The only thing Gutierrez points to in the judgment to support his claim of a multiple-
punishment violation is the “COUNT NO. TWO (BOTH PARAGRAPHS)” language at the
top of the document. While we agree that this reference to both Paragraphs 1 and 2 in
the indictment was improper, it does not materially alter the plain meaning or effect of the
judgment. Consequently, Gutierrez has failed to carry his burden to show a multiple-
punishment violation that is apparent from the face of the record, and his issue is
overruled. See Ex parte Denton, 399 S.W.3d at 544.
However, as hinted above, the judgment should be modified. See TEX. R. APP. P.
43.2(b); Bigley v. State, 865 S.W.2d 26, 27–28 (Tex. Crim. App. 1993) (explaining that
appellate courts have authority to modify judgments). It is clear from the proceedings that
the trial court and the parties believed that Paragraphs 1 and 2 represented alternative
methods of committing the same offense under Count 2. Even if this were true, the
judgment should reflect a general finding of guilt for the charged offense. See Kitchens v.
State, 823 S.W.2d 256, 258 (Tex. Crim.
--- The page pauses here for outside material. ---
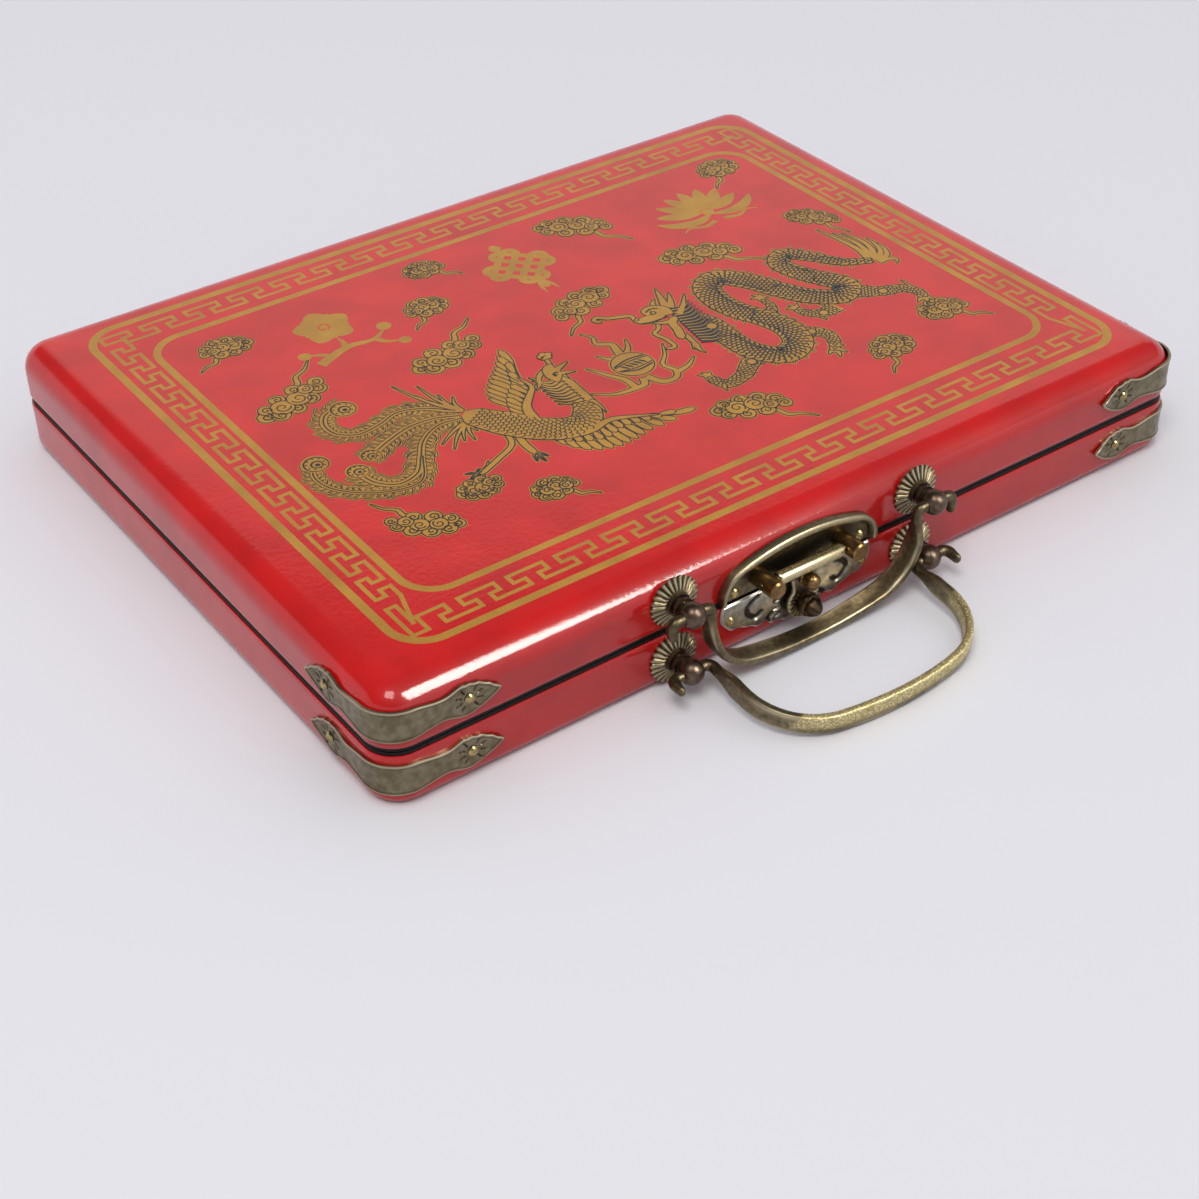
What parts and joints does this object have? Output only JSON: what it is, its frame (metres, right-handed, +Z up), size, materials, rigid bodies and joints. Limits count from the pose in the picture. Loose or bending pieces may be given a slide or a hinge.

App. 1991) (“It is appropriate where the alternate
theories of committing the same offense are submitted to the jury in the disjunctive for the
jury to return a general verdict if the evidence is sufficient to support a finding under any
of the theories submitted.”); Martinez, 225 S.W.3d at 555 (“Once the judge receives the
jury’s verdicts, he should perform the task of deciding what judgment is authorized by
those verdicts in light of the controlling law, the indictment, and the evidence presented
at trial.”). Therefore, we strike “(BOTH PARAGRAPHS)” from the judgment.
9 IV. CONCLUSION
We affirm the judgment as modified.
GINA M. BENAVIDES Justice
Do not publish. TEX. R. APP. P. 47.2(b).
Delivered and filed on the 25th day of April, 2024.